If you are an archaeologist working far from home, you try to plan everything to a T before heading to the field. You carefully excavate and collect samples for later analysis knowing that your final field season is your last chance to get the information you need for your research project. You later spend countless hours in the lab sorting and examining artifacts under a microscope, taking detailed photographs of important pieces, and documenting everything ad nauseam until finally, surely, you are ready for the write-up. Right? Wrong. Sometimes, the results of the specialized laboratory analyses you conduct later on, after the fieldwork and after the artifact analysis, motivate you to go back and collect more information.
I am a graduate student in the School of Anthropology at the University of Arizona. I study ancient Maya urbanism at Ceibal, Guatemala by exploring whether or not neighborhoods were organized around temple complexes and water features in outlying areas of the city. (For more information on the Ceibal-Petexbatun Project, follow this link. For a peek at some of my findings, follow this link.) From 2012 to 2015, I excavated different areas of five temple groups at Ceibal, placing test pits in the temples, in some of the surrounding residential structures, and in nearby aguadas (man-made reservoirs). I also worked in the lab each summer from 2012 to 2016 to analyze the pottery artifacts from my excavations. The analysis of pottery allowed me to date constructions and other features, and in that way reconstruct the occupation histories of each group. I was also able to see if there were any differences in access to certain pottery types among the diverse groups of people living in outlying areas of Ceibal. Aguadas, like the ones I excavated, would have been important locations of face-to-face interactions for people residing around them, and crucial for agricultural production and human consumption. I wanted to analyze the pollen in the soils from the aguadas I excavated to verify if these features held water in antiquity, to learn about the quality of water they held (whether it would have been suitable for human consumption), and to see if agricultural plants were cultivated near these features.
Earlier this year, I sent a series of soil samples from the aguadas I excavated to a palynologist (pollen specialist), Dr. Susan Smith, for analysis. While Dr. Smith found that pollen preservation was poor in most of the samples, the soils collected from two of the aguadas provided some preliminary results that merited further investigation. Unfortunately, one of the samples was from an aguada that had filled up with water while we were excavating it, meaning we were not able to take samples from the most important layers at the bottom. The other sample came from an aguada excavated by my colleague, José Luis Ranchos, in 2016, which was not originally part of my project. I was in a hot spot, but I was determined to (quite literally) get to the bottom of water management systems at Ceibal. Shortly before my planned trip to the lab this year, I decided to travel back to Ceibal to collect more samples.

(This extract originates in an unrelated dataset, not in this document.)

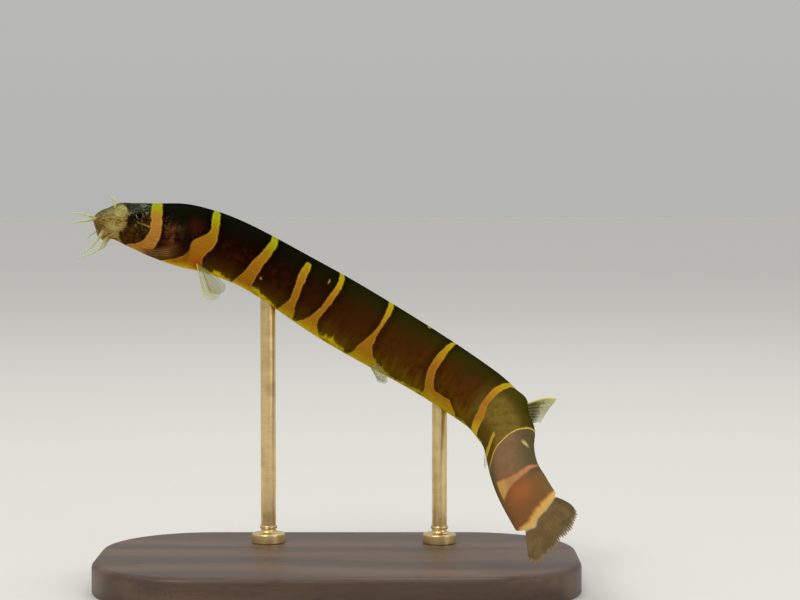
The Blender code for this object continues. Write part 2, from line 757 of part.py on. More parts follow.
def build_base(parts):
    """A slab with rounded corners and an eased upper edge, flat underneath."""
    bpy.ops.mesh.primitive_cube_add(size=1.0, location=(0.0, 0.0, BASE_SIZE[2] / 2 * MM))
    base = bpy.context.active_object
    base.name = base.data.name = "stand_base"
    base.data.transform(Matrix.Diagonal((*(size * MM for size in BASE_SIZE), 1.0)))
    place_in(base, parts)
    work = bmesh.new()
    work.from_mesh(base.data)
    uprights = [edge for edge in work.edges if abs((edge.verts[0].co - edge.verts[1].co).z) > MM]
    bmesh.ops.bevel(
        work, geom=uprights, offset=BASE_CORNER * MM, offset_type="OFFSET", segments=BASE_CORNER_STEPS,
        profile=0.5, affect="EDGES",
    )
    half = BASE_SIZE[2] / 2 * MM
    rim = [edge for edge in work.edges if all(vert.co.z > half * 0.99 for vert in edge.verts)]
    rim = [edge for edge in rim if any(abs(face.normal.z) < 0.5 for face in edge.link_faces)]
    bmesh.ops.bevel(
        work, geom=rim, offset=BASE_EDGE * MM, offset_type="OFFSET", segments=BASE_EDGE_STEPS,
        profile=0.5, affect="EDGES",
    )
    work.to_mesh(base.data)
    work.free()
    return base


def build_rod(label, place, parts):
    """A turned rod: a low foot on the base and a shaft up into the belly's socket."""
    x, y, middle = on_line("centre", place)
    bottom = BASE_SIZE[2] + GAP
    height = middle - rod_drop(place) + ROD_DEPTH_IN_BODY - bottom
    profile = (
        (0.0, height),
        (ROD_RADIUS - ROD_EDGE, height),
        (ROD_RADIUS, height - ROD_EDGE),
        (ROD_RADIUS, ROD_FOOT_HEIGHT + ROD_FILLET),
        (ROD_RADIUS + ROD_FILLET, ROD_FOOT_HEIGHT),
        (ROD_FOOT_RADIUS - ROD_EDGE, ROD_FOOT_HEIGHT),
        (ROD_FOOT_RADIUS, ROD_FOOT_HEIGHT - ROD_EDGE),
        (ROD_FOOT_RADIUS, 0.0),
        (0.0, 0.0),
    )
    name = "stand_rod_" + label
    mesh = bpy.data.meshes.new(name)
    edges = [(index, index + 1) for index in range(len(profile) - 1)]
    mesh.from_pydata([(radius * MM, 0.0, z * MM) for radius, z in profile], edges, [])
    rod = bpy.data.objects.new(name, mesh)
    rod.location = Vector((x, y, bottom)) * MM
    parts.objects.link(rod)
    turned = rod.modifiers.new("turned", "SCREW")
    turned.steps = turned.render_steps = ROD_SIDES
    turned.use_merge_vertices = True
    turned.merge_threshold = 0.00005
    return rod


def main():
    for obj in list(bpy.data.objects):
        bpy.data.objects.remove(obj)
    parts, cutters = collect("kuhli_loach"), collect("cutters")
    hub = bpy.data.objects.new("kuhli_loach_placement", None)
    parts.objects.link(hub)

    skin = make_material("skin_brown", SKIN_BROWN, 0.3)
    pieces = {name: (obj, skin) for name, obj in build_body(parts, cutters).items()}
    pieces["head"] = (build_head(parts, cutters), make_material("head_brown", HEAD_BROWN, 0.3))
    eye = make_material("eye_black", EYE_BLACK, 0.08)
    pieces.update((name, (obj, eye)) for name, obj in build_eyes(parts).items())
    barbel = make_material("barbel_straw", BARBEL_STRAW, 0.4)
    pieces.update((name, (obj, barbel)) for name, obj in build_barbels(parts).items())
    straw = make_material("fin_straw", FIN_STRAW, 0.4)
    grey = make_material("tail_fin_grey", TAIL_FIN_GREY, 0.4)
    for name, obj in build_fins(parts).items():
        pieces[name] = (obj, grey if name == "caudal_fin" else straw)
    pieces["stand_base"] = (build_base(parts), make_material("stand_walnut", STAND_WALNUT, 0.45))
    brass = make_material("stand_brass", STAND_BRASS, 0.3, metallic=1.0)
    for label, (_, place) in RODS.items():
        pieces["stand_rod_" + label] = (build_rod(label, place, parts), brass)

    for obj, material in pieces.values():
        own = material.copy()
        own.name = obj.name + "_" + material.name
        finish(obj, hub, own)


main()
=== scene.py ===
# A kuhli loach at life size over a plain display stand: the finished look.
# Sizes are in millimetres until a mesh is made. A place on the fish is "along", the distance from
# the snout's tip down the middle line, and "turn", the angle round the body: 0 on the back, 90
# degrees on the left flank, 180 on the belly. "side" is that angle in degrees, alike on both flanks.

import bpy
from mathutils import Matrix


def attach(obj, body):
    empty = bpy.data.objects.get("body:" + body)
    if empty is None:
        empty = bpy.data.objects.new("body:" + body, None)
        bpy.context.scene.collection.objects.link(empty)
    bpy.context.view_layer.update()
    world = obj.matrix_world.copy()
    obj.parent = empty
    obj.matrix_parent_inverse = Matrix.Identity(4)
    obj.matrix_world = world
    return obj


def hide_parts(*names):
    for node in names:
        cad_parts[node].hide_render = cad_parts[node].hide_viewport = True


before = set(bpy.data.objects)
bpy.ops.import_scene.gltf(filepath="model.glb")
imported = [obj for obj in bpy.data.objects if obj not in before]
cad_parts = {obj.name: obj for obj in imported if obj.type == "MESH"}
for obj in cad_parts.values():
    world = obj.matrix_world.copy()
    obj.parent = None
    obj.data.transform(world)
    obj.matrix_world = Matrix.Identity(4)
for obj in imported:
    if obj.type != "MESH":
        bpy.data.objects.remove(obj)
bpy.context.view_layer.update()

from types import SimpleNamespace

import bmesh
import bpy
import numpy as np
from mathutils import Vector

mm = 0.001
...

On the 2017 Day of Archaeology, I had just returned to the lab after spending three days in the field collecting soil samples from the two promising aguadas identified in the pilot study. In antiquity, these features were dug out like ponds, and were probably 2-4 meters deep. Over centuries of erosion and other depositional processes, they have filled up with soil and now appear to be shallow depressions, a mere 20-50 centimeters below the surrounding surface. Whereas the upper layers are recent infills, the deepest layers—those just above bedrock or an original occupation surface—may correspond to ancient Maya occupation. For that reason, I wanted to take samples from the bottom. However, during the rainy season, these features fill as the water table rises. We had never attempted to excavate or otherwise document what happens to an aguada during the rainy season. As we dug, the excavation unit slowly filled from little water “veins,” or channels, that ran the water from deeper levels to upper ones. It was truly amazing, and reassuring, to see the water flowing into the depressions and imagine how these features must have filled in antiquity.
In three short days, with a lot of hard work and sweat, my team and I were able to get to the bottom of these two aguadas. We collected samples from each of the visible soil layers, and will send them to Dr. Smith for analysis. Just as we were leaving the site on the third day, a massive storm rolled in, causing two trees to fall and block the road on the way to the Sayaxché, the town in which we were staying. We had to run through the rain, hop over the trees, and grab a taxi to catch our flight out of Flores that evening. I arrived at the project lab house in Guatemala City at midnight on the dot on Friday, July 28. Later that day, while I was preparing for my trip back to Arizona, one of the excavators sent me a photo of what happened to the aguadas we had dug into. They had completely filled up, with standing water about ten centimeters above the surface. It appears we had gotten in and out of the field just in time.
When I left Ceibal in 2015, I did not know when I would return. But sometimes you just have to go back. Sometimes all the pieces fall into place just in the nick of time for the right amount of time to get all the information you need. Now I can say that I am finally, surely done with data collection… or at least until the results of the analysis tell me what steps to take next.